Basic banking pays off
Today begins earnings season on Wall Street. Alcoa is up first, as befits a company with the stock symbol AA. But the sector that people will be watching most closely is banking. And no-one’s expecting good news.
Charles Peabody is a founding partner at the research firm Portales Partners. He says that the banking industry can be split into two this earnings season.
On one side are the banks that provide the basic service of taking deposits at one interest rate and lending that money out at a higher rate will do well. Credit costs have come down and banks are actually doing more lending – on the corporate side, at least. Plus, counter-intuitively, mortgage lending is doing very well right now, with a spike in refinancing and increased profitability. This is all good news for banks such as Wells Fargo which tilt heavily toward this sort of traditional retail banking.
Peabody says this could be good news for the economy, too. More lending means more business activity and investment, and more business activity and investment creates jobs.
On the other side of the banking divide are the banks that still have large investment-banking businesses. That’s asset management, trading and anything involved in the capital markets. Peabody says these kinds of banks had a disastrous quarter, as trading revenue plummeted across the board. This includes Bank of America, Citigroup, JP Morgan, and, of course, Goldman Sachs, which recently acknowledged its profits will come in low and likely lead to layoffs.
This is particularly bad news for the state of New York, which today predicted a loss of 10,000 securities industry jobs before the end of next year. New York gets 14 percent of its tax revenue from the securities industry.

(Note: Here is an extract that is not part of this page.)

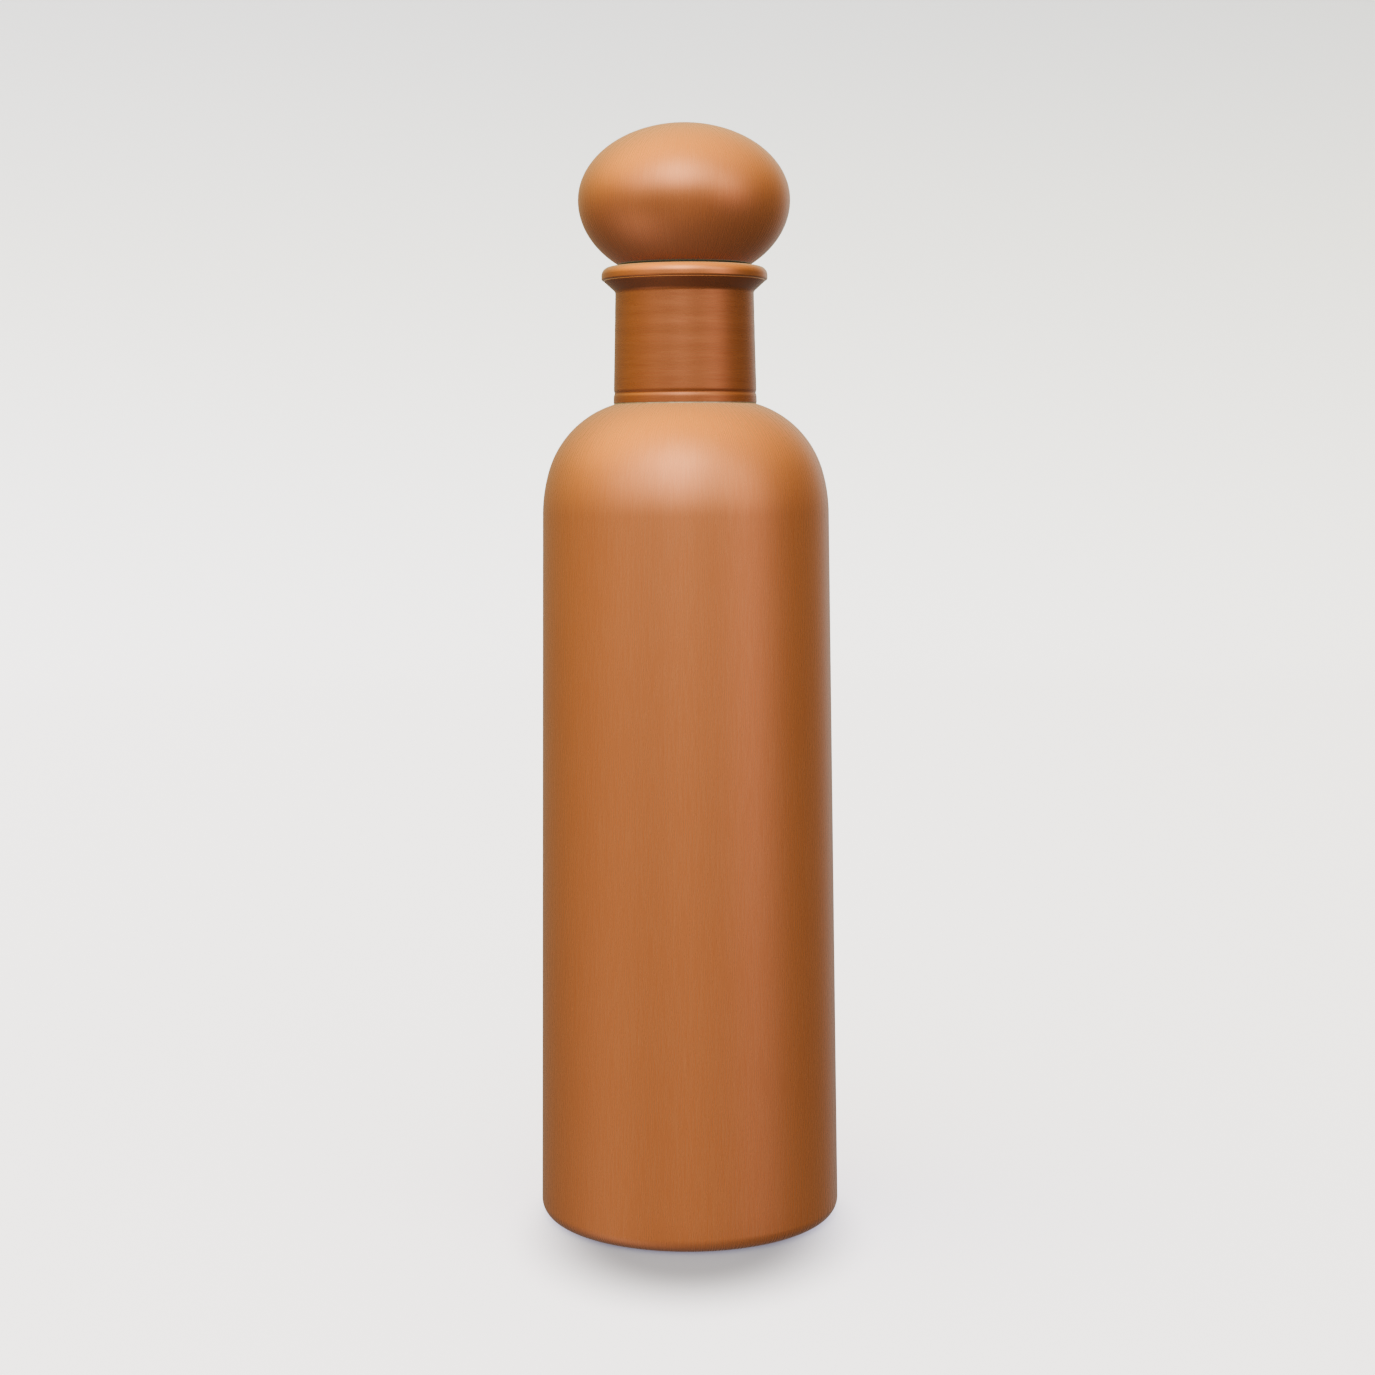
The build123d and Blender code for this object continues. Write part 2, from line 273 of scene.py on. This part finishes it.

One big unknown for the banks is the cost of litigation from their mortgage-related activities, such as the misrepresentation of the quality of certain mortgages sold to investors, irregularities in foreclosure proceedings, and alleged violations of underwriting laws. Peabody says nobody yet knows how much money banks will have to hand out to litigious states, localities and investors, and no-one wants to touch any affected bank without knowing how large its impairment is likely to be. Peabody says we may know more about the true health of banks in a month or so: a number of related cases will be decided in November.

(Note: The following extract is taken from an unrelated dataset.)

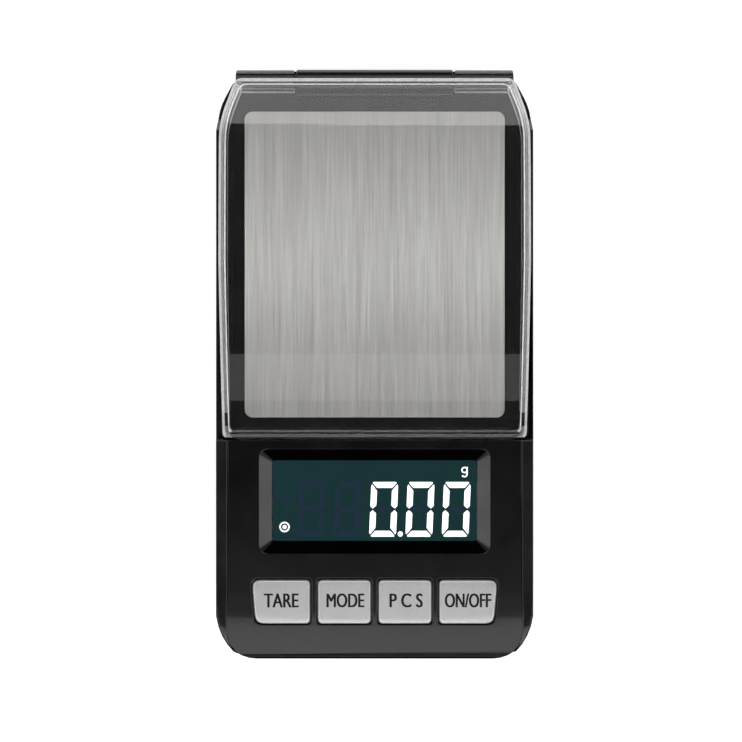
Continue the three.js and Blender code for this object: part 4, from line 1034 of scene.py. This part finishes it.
def make_characters():
    """The reading 0.00 g, lit, with the unused characters as faint shapes."""
    x, y, z = display_place()
    row = y + DIGIT_CENTRE_Y
    zero = ("top", "upper_left", "upper_right", "lower_left", "lower_right", "bottom")
    every = zero + ("middle",)
    ghosts = []
    for i in range(DIGITS):
        centre = x + FIRST_DIGIT_X + i * DIGIT_PITCH
        if i < UNLIT_DIGITS:
            ghosts += digit_outlines(centre, row, every)
            continue
        ghosts += digit_outlines(centre, row, ("middle",))
        sheet = thin_sheet(digit_outlines(centre, row, zero), z, DIGIT_CORNER)
        finish_mesh(f"display_digit_{i - 1}", sheet, LIT, "case")
    minus_x, minus_y = x + MINUS_PLACE[0], y + MINUS_PLACE[1]
    half_x, half_y = MINUS_HALF
    corners = ((-half_x, half_y), (half_x, half_y), (half_x, -half_y), (-half_x, -half_y))
    ghosts.append([(minus_x + dx, minus_y + dy) for dx, dy in corners])
    finish_mesh("display_ghosts", thin_sheet(ghosts, z), GHOST, "case")
    point = thin_sheet([circle((x + POINT_PLACE[0], y + POINT_PLACE[1]), POINT_RADIUS)], z)
    finish_mesh("display_point", point, LIT, "case")
    make_zero_mark(x + ZERO_MARK_PLACE[0], y + ZERO_MARK_PLACE[1], z)
    make_unit(x + UNIT_PLACE[0], y + UNIT_PLACE[1], z)


def make_zero_mark(x, y, z):
    """The ring and dot that say the reading has settled at zero."""
    radii = ZERO_MARK_RADII
    shape = thin_sheet([circle((x, y), radii["dot"])], z)
    ring_sheet(shape, (x, y), radii["outer"], radii["inner"], z)
    finish_mesh("display_zero_mark", shape, LIT, "case")


def stroke_outline(points, width):
    """The outline of an open stroke of constant width along the points."""
    left, right = [], []
    for i, point in enumerate(points):
        before = Vector(points[max(i - 1, 0)])
        after = Vector(points[min(i + 1, len(points) - 1)])
        along = (after - before).normalized()
        side = Vector((-along.y, along.x)) * width / 2
        left.append((point[0] + side.x, point[1] + side.y))
        right.append((point[0] - side.x, point[1] - side.y))
    return right + left[::-1]


def ring_sheet(shape, centre, outer, inner, height):
    """Adds a closed flat ring to a shape."""
    steps = 40
    top = height + CHARACTER_SKIN
    section = ((outer, height), (outer, top), (inner, top), (inner, height))
    loops = [add_ring(shape, circle(centre, radius, steps), z) for radius, z in section]
    for first, second in zip(loops, loops[1:] + loops[:1]):
        bridge(shape, first, second)


def make_unit(x, y, z):
    """The letter g in one storey: a bowl, a stem and a hook."""
    hook_steps = 8
    hook_sweep = 150
    lift = 0.001  # keeps the bowl's top clear of the stem's
    right = UNIT_BOWL - UNIT_STROKE / 2
    hook = [(right, UNIT_BOWL), (right, -UNIT_DROP)]
    for i in range(1, hook_steps + 1):
        angle = math.radians(-i * hook_sweep / hook_steps)
        hook.append((right * math.cos(angle), right * math.sin(angle) - UNIT_DROP))
    outline = [(x + px, y + py) for px, py in stroke_outline(hook, UNIT_STROKE)]
    shape = thin_sheet([outline], z)
    ring_sheet(shape, (x, y), UNIT_BOWL, UNIT_BOWL - UNIT_STROKE, z + lift)
    finish_mesh("display_unit", shape, LIT, "case")


# ---------------------------------------------------------------- lettering

def flat_text(text, width):
    """Text as a closed plate whose lower left corner is at the origin, scaled to a width."""
    curve = bpy.data.curves.new("text", "FONT")
    curve.body = text
    curve.size = 1.0
    curve.resolution_u = 6
    curve.extrude = 0.05
    source = bpy.data.objects.new("text", curve)
    scene.collection.objects.link(source)
    depsgraph = bpy.context.evaluated_depsgraph_get()
    mesh = bpy.data.meshes.new_from_object(source.evaluated_get(depsgraph))
    bpy.data.objects.remove(source)
    shape = bmesh.new()
    shape.from_mesh(mesh)
    bmesh.ops.remove_doubles(shape, verts=shape.verts, dist=1e-6)
    xs = [v.co.x for v in shape.verts]
    ys = [v.co.y for v in shape.verts]
    across = width * MM / (max(xs) - min(xs))
    up = LABEL_CAP_HEIGHT * MM / (max(ys) - min(ys))
    left, foot = min(xs), min(ys)
    for v in shape.verts:
        v.co.x = (v.co.x - left) * across
        v.co.y = (v.co.y - foot) * up
        v.co.z = LABEL_SKIN * MM if v.co.z > 0 else 0.0
    return shape


def place_flat(shape, x, y):
    """Moves a flat plate so that its middle is over (x, y)."""
    xs = [v.co.x for v in shape.verts]
    ys = [v.co.y for v in shape.verts]
    middle = Vector(((min(xs) + max(xs)) / 2, (min(ys) + max(ys)) / 2, 0))
    for v in shape.verts:
        v.co += Vector((x, y, 0)) * MM - middle


def make_labels():
    """The key words, printed on the sloping key tops."""
    for key, label in LABELS.items():
        node = f"key_{key}"
        low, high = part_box(node)
        middle = (low + high) / 2 / MM
        shape = bold_text(label["text"], label["width"])
        y = middle.y + LABEL_CAP_HEIGHT / 2 + LABEL_BASELINE_Y
        place_flat(shape, middle.x + label["shift"], y)
        lay_on_key(shape, nodes[node], high.z)
        finish_mesh(f"label_{key}", shape, INK, f"{key}_key")


def bold_text(text, width):
    """Text with its upright strokes made wider by a second copy a little to the right."""
    first = as_object(flat_text(text, width - LABEL_BOLD))
    second = flat_text(text, width - LABEL_BOLD)
    for v in second.verts:
        v.co.x += LABEL_BOLD * MM
    combine(first, as_object(second), "UNION")
    return shape_from(first)


def lay_on_key(shape, node, above):
    """Cuts a flat plate in strips along X and drops each point onto the key's curved top."""
    strips = 6
    for i in range(1, strips):
        ys = [v.co.y for v in shape.verts]
        y = min(ys) + (max(ys) - min(ys)) * i / strips
        geometry = shape.verts[:] + shape.edges[:] + shape.faces[:]
        bmesh.ops.bisect_plane(shape, geom=geometry, dist=1e-9, plane_co=(0, y, 0), plane_no=(0, 1, 0))
    tree = BVHTree.FromObject(node, bpy.context.evaluated_depsgraph_get())
    for v in shape.verts:
        start = Vector((v.co.x, v.co.y, above + RAY_START * MM))
        hit = tree.ray_cast(start, Vector((0, 0, -1)))[0]
        v.co.z = hit.z + (LABEL_SKIN * MM if v.co.z > 0 else -LABEL_SKIN * MM)


# ---------------------------------------------------------------- studio

def add_camera():
    data = bpy.data.cameras.new("camera")
    data.lens = CAMERA_LENS
    data.sensor_width = SENSOR_WIDTH
    data.clip_start = 0.01
    camera = bpy.data.objects.new("camera", data)
    camera.location = Vector(CAMERA_PLACE) * MM
    scene.collection.objects.link(camera)
    scene.camera = camera


def add_panel(name, azimuth, tilt, spread, length, power):
    """A soft panel seen from the scale between tilt - spread and tilt + spread degrees off the vertical.

    azimuth 0 is toward +Y and 90 toward +X. length is along the panel's long side.
    """
    data = bpy.data.lights.new(name, "AREA")
    data.shape = "RECTANGLE"
    data.size = length
    data.size_y = 2 * PANEL_DISTANCE * math.tan(math.radians(spread))
    data.energy = power * data.size * data.size_y
    panel = bpy.data.objects.new(name, data)
    turn = math.radians(azimuth)
    lean = math.radians(tilt)
    outward = math.sin(lean)
    direction = Vector((outward * math.sin(turn), outward * math.cos(turn), math.cos(lean)))
    panel.location = direction * PANEL_DISTANCE + Vector((0, 0, PANEL_AIM_Z))
    panel.rotation_euler = (-lean, 0, -turn)
    scene.collection.objects.link(panel)


def add_lights():
    for name, panel in PANELS.items():
        add_panel(name, *panel)


def add_world():
    """Dim all round, and white where the camera looks past the floor."""
    world = bpy.data.worlds.new("studio")
    world.use_nodes = True
    tree = world.node_tree
    tree.nodes.clear()
    dim = tree.nodes.new("ShaderNodeBackground")
    dim.inputs["Color"].default_value = grey(0.06)
    pale = tree.nodes.new("ShaderNodeBackground")
    pale.inputs["Color"].default_value = grey(1.0)
    path = tree.nodes.new("ShaderNodeLightPath")
    mix = tree.nodes.new("ShaderNodeMixShader")
    output = tree.nodes.new("ShaderNodeOutputWorld")
    tree.links.new(path.outputs["Is Camera Ray"], mix.inputs[0])
    tree.links.new(dim.outputs[0], mix.inputs[1])
    tree.links.new(pale.outputs[0], mix.inputs[2])
    tree.links.new(mix.outputs[0], output.inputs["Surface"])
    scene.world = world


def add_floor():
    shape = bmesh.new()
    bmesh.ops.create_grid(shape, x_segments=4, y_segments=4, size=FLOOR_HALF * MM)
    mesh = bpy.data.meshes.new("floor")
    shape.to_mesh(mesh)
    shape.free()
    floor = bpy.data.objects.new("floor", mesh)
    scene.collection.objects.link(floor)
    mesh.materials.append(plain_floor("floor_white").material)


add_camera()
refine_cad_nodes()
make_lid()
make_plate()
make_characters()
make_labels()
add_lights()
add_world()
add_floor()
scene.view_settings.view_transform = "Standard"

Also on the show today, big-time investors are falling over themselves to get a piece of the low-end discount and dollar stores market. Today, a pair of investors said they would buy the 99 Cents Only chain for about $1.6 billion. This is good news that investors are buying assets, but it’s a sign that Americans are badly strapped for cash. That balances out the ups and downs of the Marketplace Daily Pulse today, and keeps our heart rate neutral.